[Records with modeling code]

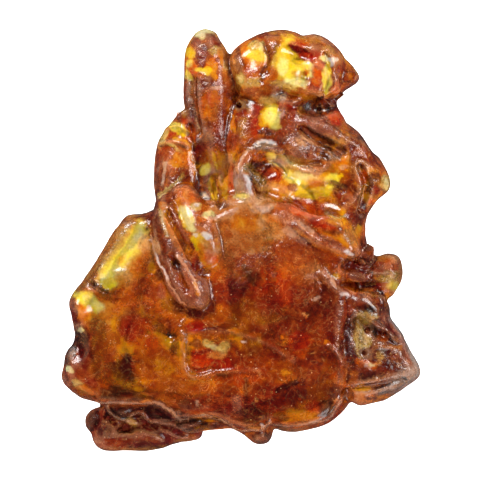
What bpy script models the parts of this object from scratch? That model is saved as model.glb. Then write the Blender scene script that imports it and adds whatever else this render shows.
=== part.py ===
"""A lump of raw, part-polished copal with small insects sealed in it.

The lump lies on its back on a small flat spot. +Z points up out of the smooth face, +Y along
the lump towards its drip-shaped spike, +X to the right of somebody looking down on the face.
The origin is at the middle of the box around the lump, on the surface it rests on.

The copal grew as one piece. It is parted in two along one slanted plane, only so that the
sealed insects have open pockets to lie in. Shapes are worked out in millimetres and are put
into metres as they become objects.
"""
import math
from dataclasses import dataclass

import bmesh
import bpy
import numpy as np
from mathutils import Matrix, Vector, noise

MM = 0.001

# Overall sizes, in millimetres
WIDTH = 71.9
LENGTH = 84.6
HEIGHT = 34.6

# The copal's skin
VOXEL = 0.6
SMOOTHING_ROUNDS = 3
LUMP_TRIANGLES = 5600
EVEN_SHARE = 0.5
PLAIN_SHARE = 0.15
RESTING_CUT = 1.2
RIPPLE_HEIGHT = 0.35
RIPPLE_LENGTH = 6.0
SIDE_HOLLOW = 2.2
SIDE_HOLLOW_LENGTH = 8.0

# How steeply the skin may lean before a mark on one side no longer reaches it
FACING_START = -0.15
FACING_SPAN = 0.5

# The plane that parts the two halves: its height at one place and how it falls towards +Y
PARTING_HEIGHT = 25.6
PARTING_AT_Y = -28.0
PARTING_FALL = 0.085
PARTING_GAP = 0.3
POCKET_CLEARANCE = 0.5
FAR = 60.0

SPLINE_STEPS = 4
DRIP_STEPS = 10
EDGE_STEPS = 4


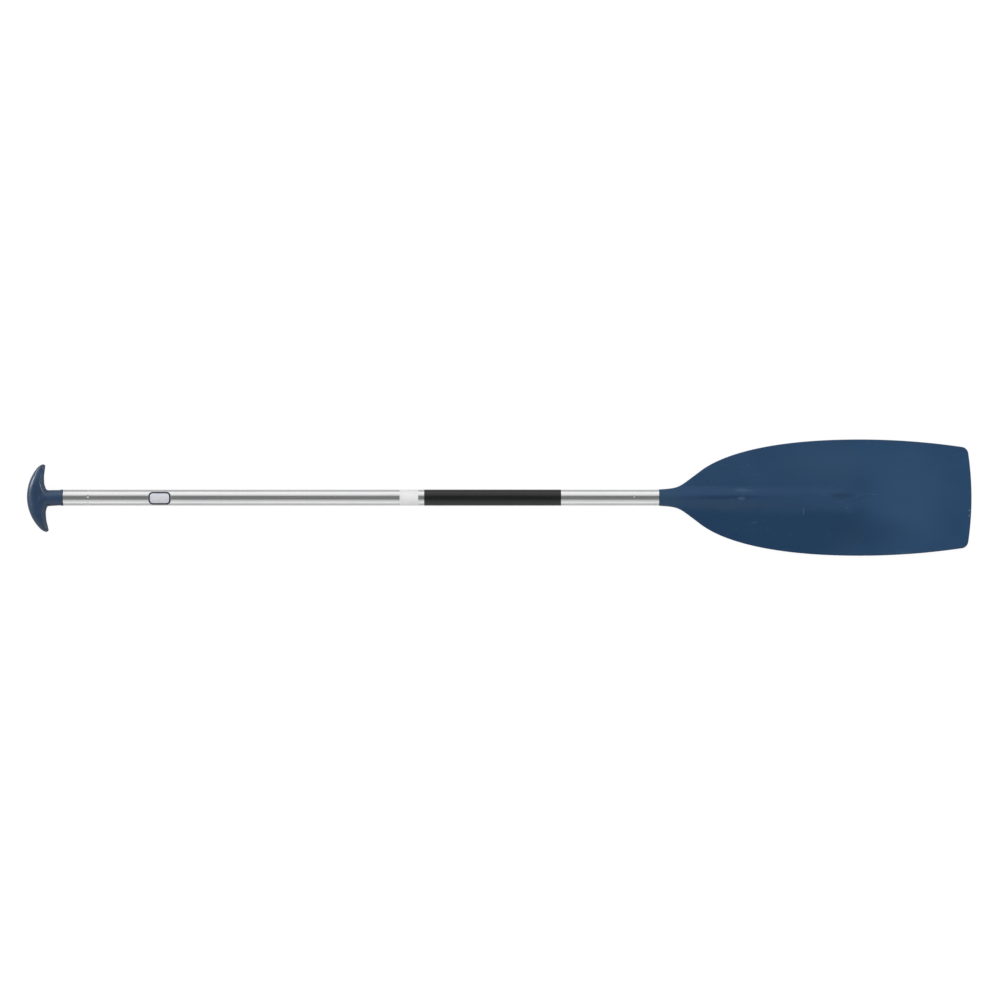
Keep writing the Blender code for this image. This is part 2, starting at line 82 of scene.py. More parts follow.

## [Task prompt]
What are the exact lines from the beginning of the material through the line containing "from dataclasses import dataclass"? Write out those lines alone.

## [Finished task]
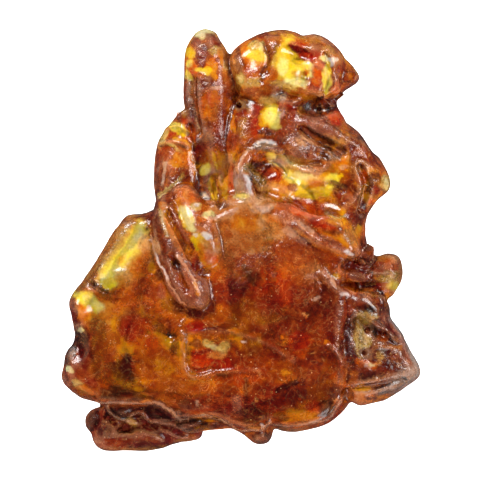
What bpy script models the parts of this object from scratch? That model is saved as model.glb. Then write the Blender scene script that imports it and adds whatever else this render shows.
=== part.py ===
"""A lump of raw, part-polished copal with small insects sealed in it.

The lump lies on its back on a small flat spot. +Z points up out of the smooth face, +Y along
the lump towards its drip-shaped spike, +X to the right of somebody looking down on the face.
The origin is at the middle of the box around the lump, on the surface it rests on.

The copal grew as one piece. It is parted in two along one slanted plane, only so that the
sealed insects have open pockets to lie in. Shapes are worked out in millimetres and are put
into metres as they become objects.
"""
import math
from dataclasses import dataclass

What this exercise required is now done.